WHAT IS NEEDED: Please quote the material exactly, every line of it.
■ ■ ■
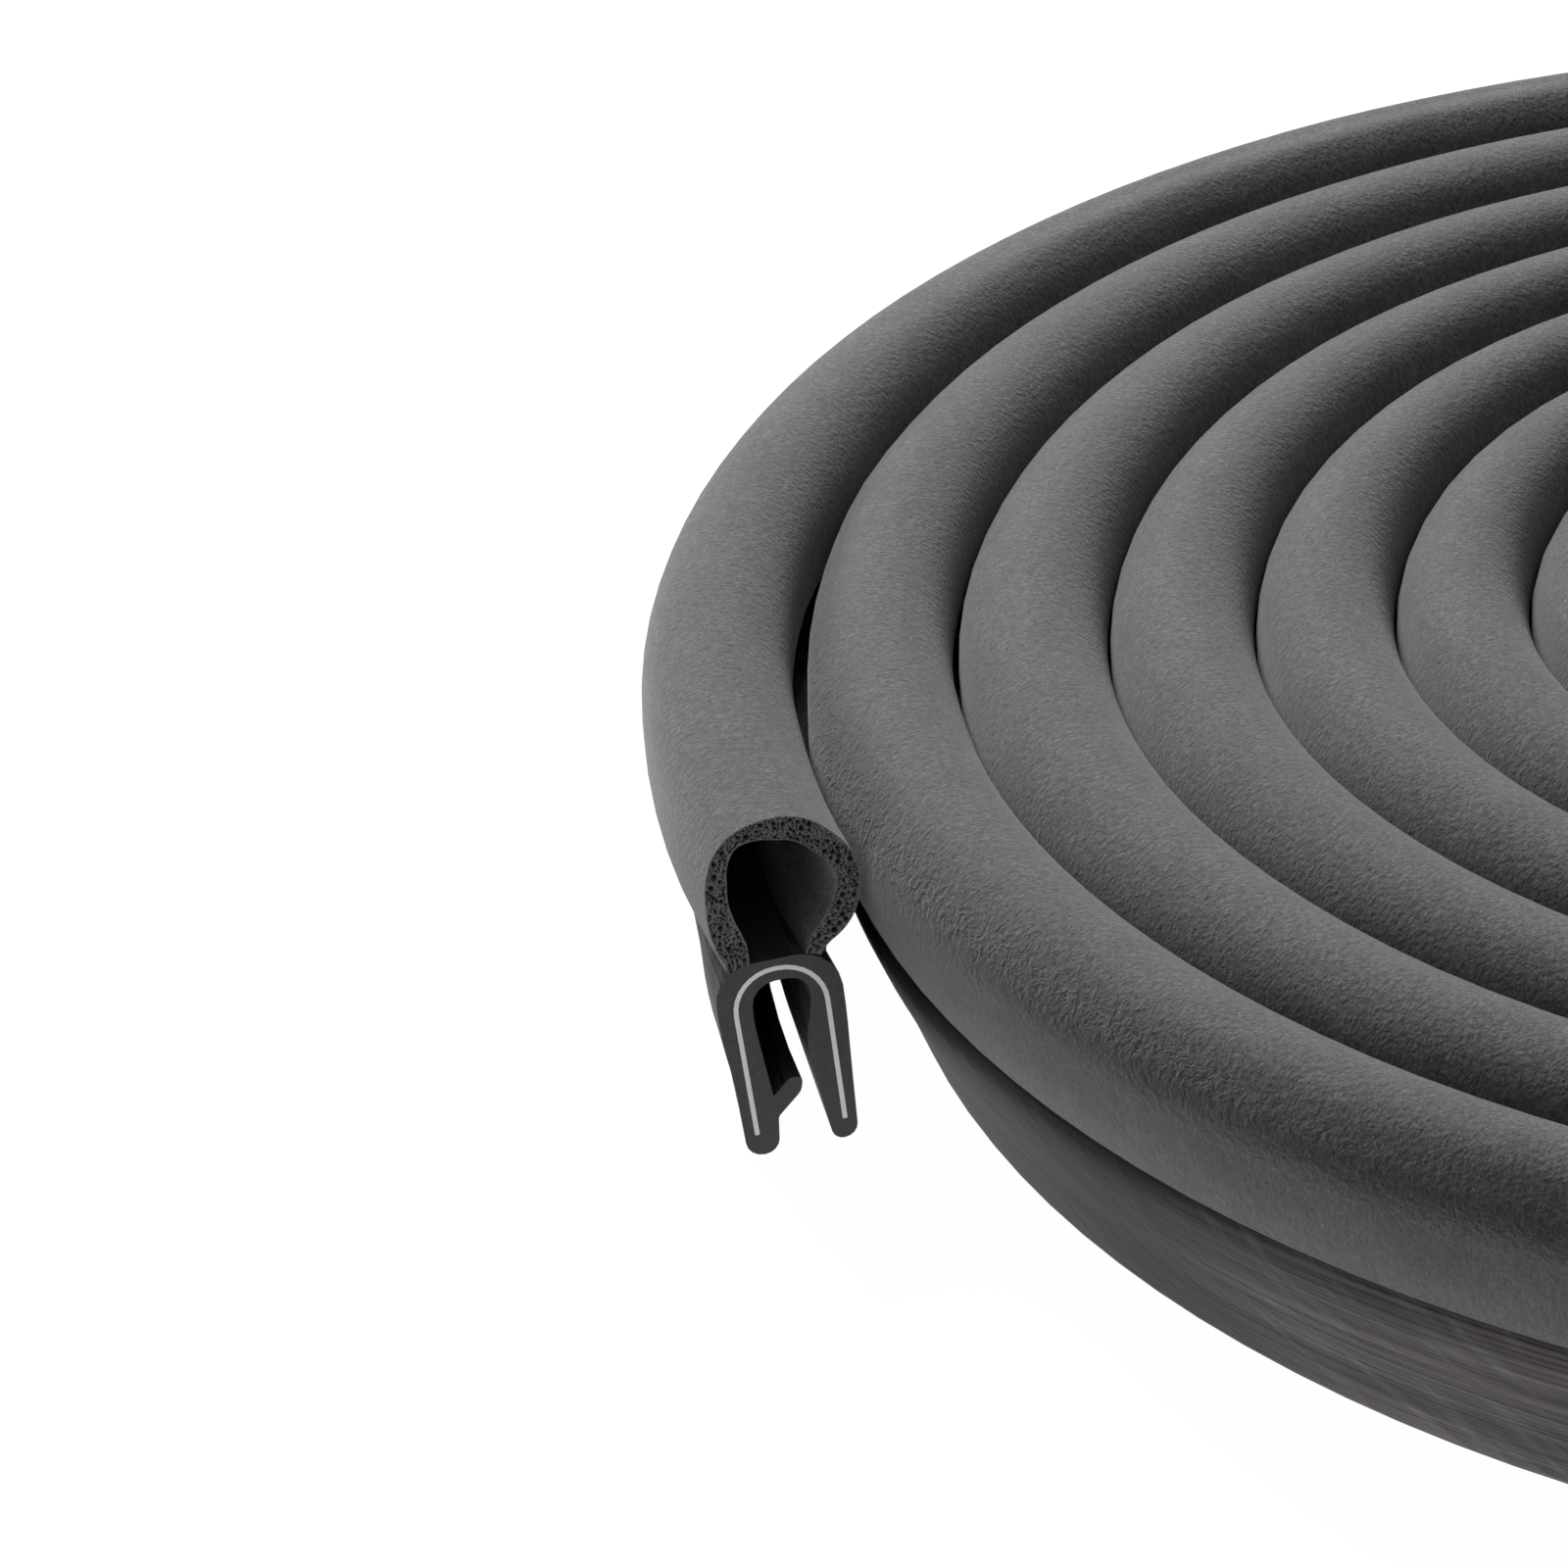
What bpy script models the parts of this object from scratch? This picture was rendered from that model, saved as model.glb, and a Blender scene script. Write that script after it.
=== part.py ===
"""Bulb trim seal, wound into a flat coil.

The seal is one long strip with three pieces. A channel of dense rubber grips the edge of a panel,
a steel core inside the channel keeps its legs together, and a hollow bulb of sponge rubber sits on
the channel's crown. The strip is wound with the bulb up and the legs down, each turn beside the
last one, round an open bore.

Units are metres and +Z is up. The coil's axis is upright, and the legs stand on z = 0.
"""

import math

import bmesh
import bpy
from mathutils import Matrix

# The strip and the coil
SEAL_LENGTH = 3.05
INNER_RADIUS = 0.0428
CUT_END_ANGLE = math.radians(200)
STEPS_PER_TURN = 20
OUTER_TURN_GAP = 0.0009
INNER_TURN_GAP = 0.0004

# The sponge bulb
BULB_WIDTH = 0.0127
BULB_HEIGHT = 0.0121
BULB_WALL = 0.00225
FEET_OFFSET = 0.0008
FEET_WIDTH = 0.0074
FOOT_THICKNESS = 0.0013

# The channel of dense rubber. Its crown lies outwards of the bulb's middle, and its legs lean
# inwards below it, while the crown and the legs' tips stay level. The lean is small at the cut
# end and grows fast behind it.
CROWN_OFFSET = 0.0009
CUT_END_LEAN = math.radians(4.5)
SETTLED_LEAN = math.radians(20)
SETTLING_TURNS = 0.12
CROWN_HEIGHT = 0.0176
CROWN_THICKNESS = 0.0022
SHOULDER_BULGE = 0.00025
SHOULDER_RUN = 0.0018
SHOULDER_DROP = 0.0038
LEGS_WIDTH = 0.0098
LEGS_HEIGHT = 0.0078
TIP_ROUND = 0.0008

# The gap between the legs, for the panel's edge
ROOF_WIDTH = 0.0046
WAIST_GAP = 0.0036
WAIST_HEIGHT = 0.0090
PANEL_GAP = 0.0045

# The gripping fin, low on the outer leg
FIN_HEIGHT = 0.0037
FIN_THICKNESS = 0.0019
FIN_TIP_THICKNESS = 0.0010
FIN_REACH = 0.0030
FIN_RISE = 0.0020

# The steel core, in the middle of the channel's wall
CORE_THICKNESS = 0.0004
CORE_BEND = 0.0020
CORE_END_HEIGHT = 0.0020

# The clearance between two pieces that touch on the real seal
CONTACT_GAP = 0.0003


def material(name, colour, roughness, metallic=0.0):
    """Make a plain material."""
    result = bpy.data.materials.new(name)
    result.use_nodes = True
    shader = result.node_tree.nodes["Principled BSDF"]
    shader.inputs["Base Color"].default_value = (*colour, 1.0)
    shader.inputs["Roughness"].default_value = roughness
    shader.inputs["Metallic"].default_value = metallic
    return result


def arc(centre, radius, start, end, steps, drop=None):
    """Return points on an arc, from one angle to another in degrees.

    With a drop, the arc is an ellipse's, and the drop is its radius along z.
    """
    tall = radius if drop is None else drop
    points = []
    for step in range(steps + 1):
        angle = math.radians(start + (end - start) * step / steps)
        points.append((centre[0] + radius * math.cos(angle), centre[1] + tall * math.sin(angle)))
    return points


# A section is drawn as (x, z): x grows outwards, away from the coil's axis, and z is the height
# above the floor.


def bulb_section():
    """Return the bulb's outline, with x = 0 at its middle.

    Its skin runs over the top from foot to foot, and its hollow is open onto the crown.
    """
    floor = CROWN_HEIGHT + CONTACT_GAP
    middle = (0, floor + BULB_HEIGHT - BULB_WIDTH / 2)
    heel = FEET_WIDTH / 2
    toe = heel - FOOT_THICKNESS
    skin = arc(middle, BULB_WIDTH / 2, -25, 223, 8)
    hollow = arc(middle, BULB_WIDTH / 2 - BULB_WALL, 207, -15, 6)
    outer_foot = [(FEET_OFFSET + toe, floor), (FEET_OFFSET + heel, floor)]
    inner_foot = [(FEET_OFFSET - heel, floor), (FEET_OFFSET - toe, floor)]
    return outer_foot + skin + inner_foot + hollow


def shoulder():
    """Return the outer shoulder, rounded from the crown's edge down to the channel's side."""
    middle = (LEGS_WIDTH / 2 + SHOULDER_BULGE - SHOULDER_RUN, CROWN_HEIGHT - SHOULDER_DROP)
    return arc(middle, SHOULDER_RUN, 90, 0, 2, drop=SHOULDER_DROP)


def leg_end():
    """Return the outer leg's low end, from its outer face to the face that meets the panel."""
    outer = LEGS_WIDTH / 2
    inner = PANEL_GAP / 2
    return [
        (outer, LEGS_HEIGHT),
        (outer, TIP_ROUND),
        (outer - TIP_ROUND, 0),
        (inner + TIP_ROUND, 0),
        (inner, TIP_ROUND),
    ]


def fin():
    """Return the fin on the outer leg, which bends up towards the other leg."""
    root = PANEL_GAP / 2
    tip = root - FIN_REACH
    return [
        (root, FIN_HEIGHT),
        (tip, FIN_HEIGHT + FIN_RISE),
        (tip, FIN_HEIGHT + FIN_RISE + FIN_TIP_THICKNESS),
        (root, FIN_HEIGHT + FIN_THICKNESS),
    ]


def mirrored(outline):
    """Return the same outline on the other leg, drawn the other way."""
    return [(-x, z) for x, z in reversed(outline)]


def channel_section():
    """Return the channel's outline: over the outer leg, up round the gap and over the inner leg."""
    waist = [(WAIST_GAP / 2, WAIST_HEIGHT)]
    roof_radius = ROOF_WIDTH / 2
    roof_middle = (0, CROWN_HEIGHT - CROWN_THICKNESS - roof_radius)
    roof = arc(roof_middle, roof_radius, 0, 180, 4)
    side = shoulder() + leg_end()
    return side + fin() + waist + roof + mirrored(waist) + mirrored(side)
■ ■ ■
THE SOLUTION:
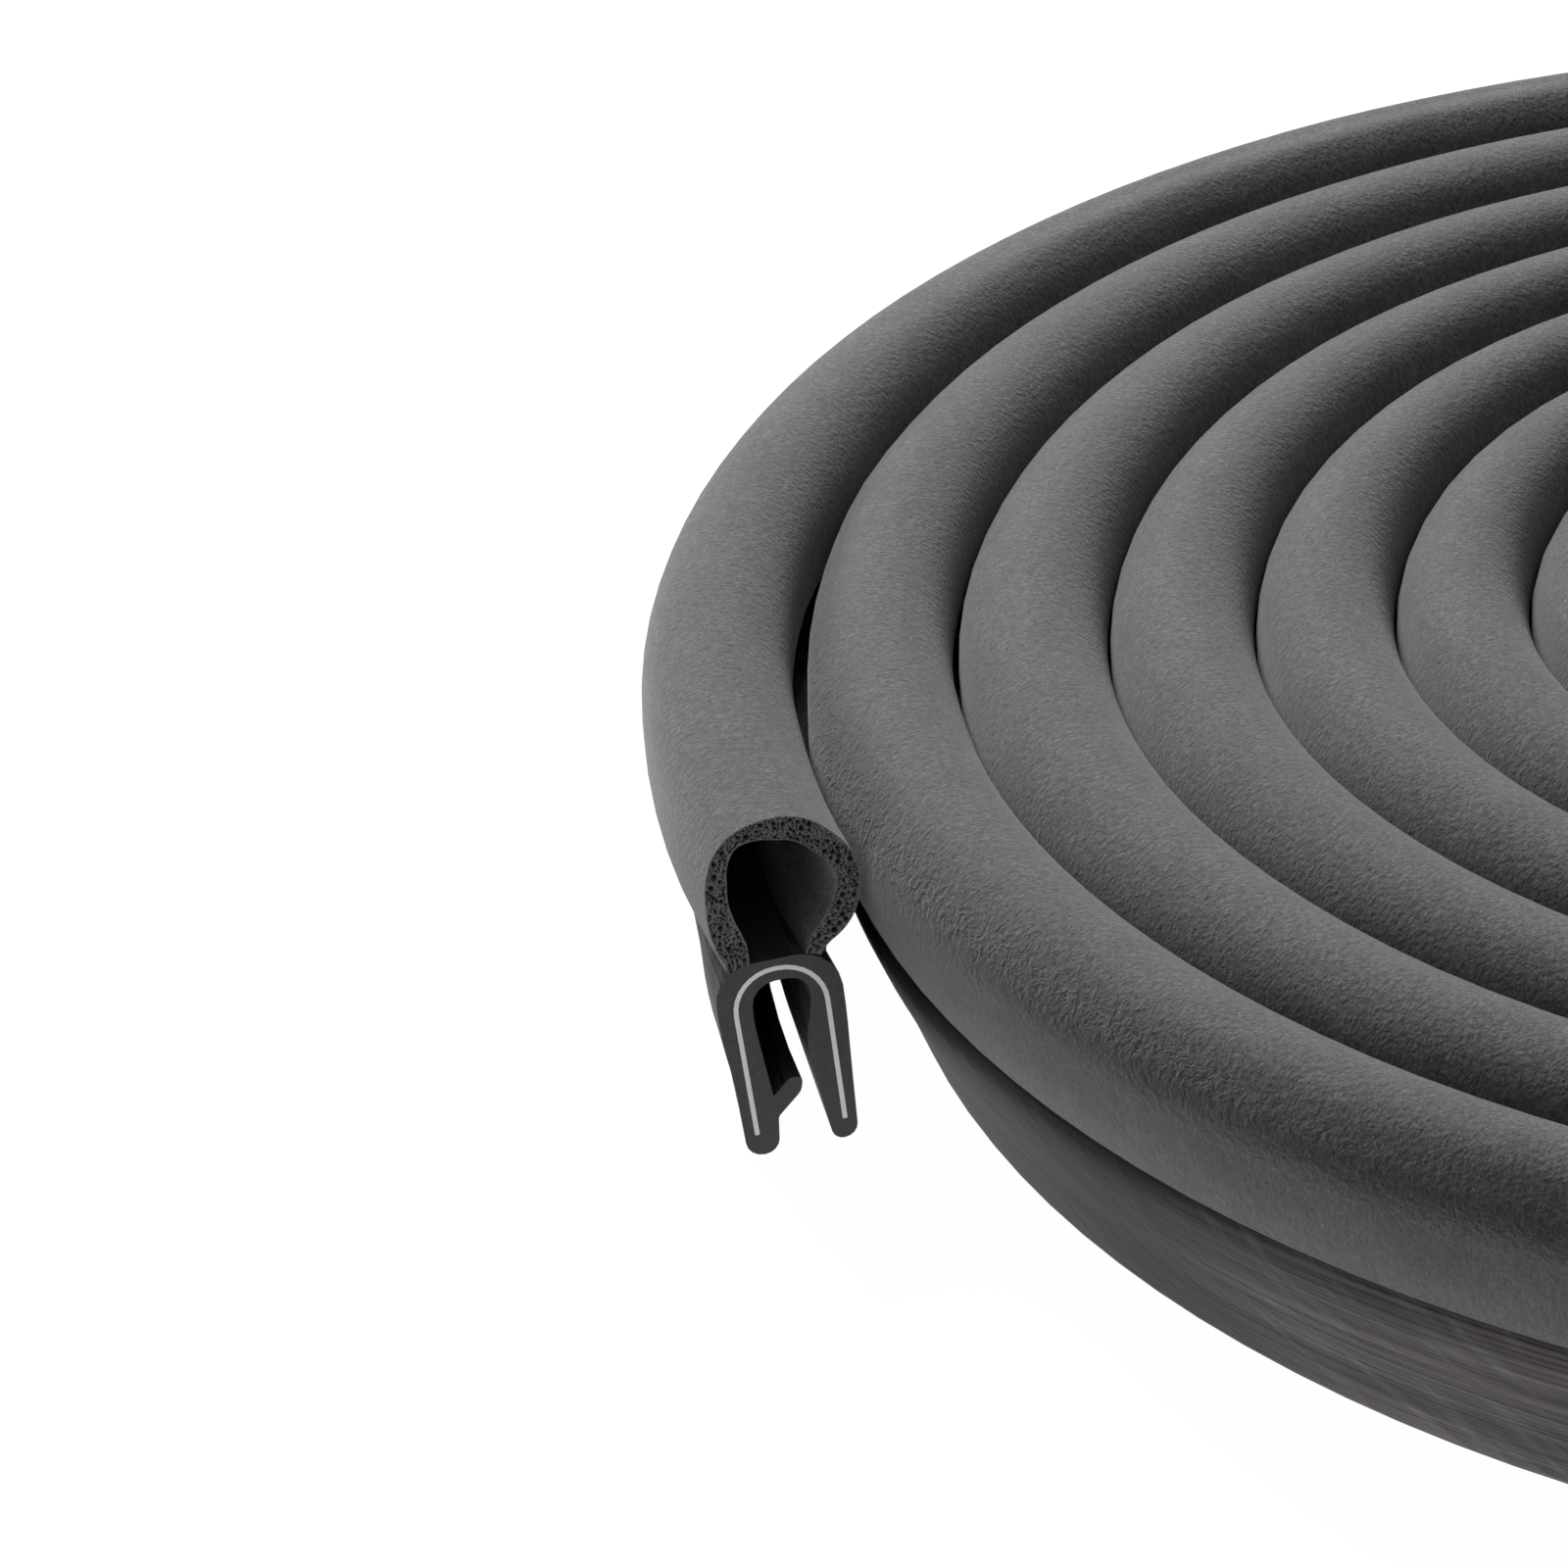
What bpy script models the parts of this object from scratch? This picture was rendered from that model, saved as model.glb, and a Blender scene script. Write that script after it.
=== part.py ===
"""Bulb trim seal, wound into a flat coil.

The seal is one long strip with three pieces. A channel of dense rubber grips the edge of a panel,
a steel core inside the channel keeps its legs together, and a hollow bulb of sponge rubber sits on
the channel's crown. The strip is wound with the bulb up and the legs down, each turn beside the
last one, round an open bore.

Units are metres and +Z is up. The coil's axis is upright, and the legs stand on z = 0.
"""

import math

import bmesh
import bpy
from mathutils import Matrix

# The strip and the coil
SEAL_LENGTH = 3.05
INNER_RADIUS = 0.0428
CUT_END_ANGLE = math.radians(200)
STEPS_PER_TURN = 20
OUTER_TURN_GAP = 0.0009
INNER_TURN_GAP = 0.0004

# The sponge bulb
BULB_WIDTH = 0.0127
BULB_HEIGHT = 0.0121
BULB_WALL = 0.00225
FEET_OFFSET = 0.0008
FEET_WIDTH = 0.0074
FOOT_THICKNESS = 0.0013

# The channel of dense rubber. Its crown lies outwards of the bulb's middle, and its legs lean
# inwards below it, while the crown and the legs' tips stay level. The lean is small at the cut
# end and grows fast behind it.
CROWN_OFFSET = 0.0009
CUT_END_LEAN = math.radians(4.5)
SETTLED_LEAN = math.radians(20)
SETTLING_TURNS = 0.12
CROWN_HEIGHT = 0.0176
CROWN_THICKNESS = 0.0022
SHOULDER_BULGE = 0.00025
SHOULDER_RUN = 0.0018
SHOULDER_DROP = 0.0038
LEGS_WIDTH = 0.0098
LEGS_HEIGHT = 0.0078
TIP_ROUND = 0.0008

# The gap between the legs, for the panel's edge
ROOF_WIDTH = 0.0046
WAIST_GAP = 0.0036
WAIST_HEIGHT = 0.0090
PANEL_GAP = 0.0045

# The gripping fin, low on the outer leg
FIN_HEIGHT = 0.0037
FIN_THICKNESS = 0.0019
FIN_TIP_THICKNESS = 0.0010
FIN_REACH = 0.0030
FIN_RISE = 0.0020

# The steel core, in the middle of the channel's wall
CORE_THICKNESS = 0.0004
CORE_BEND = 0.0020
CORE_END_HEIGHT = 0.0020

# The clearance between two pieces that touch on the real seal
CONTACT_GAP = 0.0003


def material(name, colour, roughness, metallic=0.0):
    """Make a plain material."""
    result = bpy.data.materials.new(name)
    result.use_nodes = True
    shader = result.node_tree.nodes["Principled BSDF"]
    shader.inputs["Base Color"].default_value = (*colour, 1.0)
    shader.inputs["Roughness"].default_value = roughness
    shader.inputs["Metallic"].default_value = metallic
    return result


def arc(centre, radius, start, end, steps, drop=None):
    """Return points on an arc, from one angle to another in degrees.

    With a drop, the arc is an ellipse's, and the drop is its radius along z.
    """
    tall = radius if drop is None else drop
    points = []
    for step in range(steps + 1):
        angle = math.radians(start + (end - start) * step / steps)
        points.append((centre[0] + radius * math.cos(angle), centre[1] + tall * math.sin(angle)))
    return points


# A section is drawn as (x, z): x grows outwards, away from the coil's axis, and z is the height
# above the floor.


def bulb_section():
    """Return the bulb's outline, with x = 0 at its middle.

    Its skin runs over the top from foot to foot, and its hollow is open onto the crown.
    """
    floor = CROWN_HEIGHT + CONTACT_GAP
    middle = (0, floor + BULB_HEIGHT - BULB_WIDTH / 2)
    heel = FEET_WIDTH / 2
    toe = heel - FOOT_THICKNESS
    skin = arc(middle, BULB_WIDTH / 2, -25, 223, 8)
    hollow = arc(middle, BULB_WIDTH / 2 - BULB_WALL, 207, -15, 6)
    outer_foot = [(FEET_OFFSET + toe, floor), (FEET_OFFSET + heel, floor)]
    inner_foot = [(FEET_OFFSET - heel, floor), (FEET_OFFSET - toe, floor)]
    return outer_foot + skin + inner_foot + hollow


def shoulder():
    """Return the outer shoulder, rounded from the crown's edge down to the channel's side."""
    middle = (LEGS_WIDTH / 2 + SHOULDER_BULGE - SHOULDER_RUN, CROWN_HEIGHT - SHOULDER_DROP)
    return arc(middle, SHOULDER_RUN, 90, 0, 2, drop=SHOULDER_DROP)


def leg_end():
    """Return the outer leg's low end, from its outer face to the face that meets the panel."""
    outer = LEGS_WIDTH / 2
    inner = PANEL_GAP / 2
    return [
        (outer, LEGS_HEIGHT),
        (outer, TIP_ROUND),
        (outer - TIP_ROUND, 0),
        (inner + TIP_ROUND, 0),
        (inner, TIP_ROUND),
    ]


def fin():
    """Return the fin on the outer leg, which bends up towards the other leg."""
    root = PANEL_GAP / 2
    tip = root - FIN_REACH
    return [
        (root, FIN_HEIGHT),
        (tip, FIN_HEIGHT + FIN_RISE),
        (tip, FIN_HEIGHT + FIN_RISE + FIN_TIP_THICKNESS),
        (root, FIN_HEIGHT + FIN_THICKNESS),
    ]


def mirrored(outline):
    """Return the same outline on the other leg, drawn the other way."""
    return [(-x, z) for x, z in reversed(outline)]


def channel_section():
    """Return the channel's outline: over the outer leg, up round the gap and over the inner leg."""
    waist = [(WAIST_GAP / 2, WAIST_HEIGHT)]
    roof_radius = ROOF_WIDTH / 2
    roof_middle = (0, CROWN_HEIGHT - CROWN_THICKNESS - roof_radius)
    roof = arc(roof_middle, roof_radius, 0, 180, 4)
    side = shoulder() + leg_end()
    return side + fin() + waist + roof + mirrored(waist) + mirrored(side)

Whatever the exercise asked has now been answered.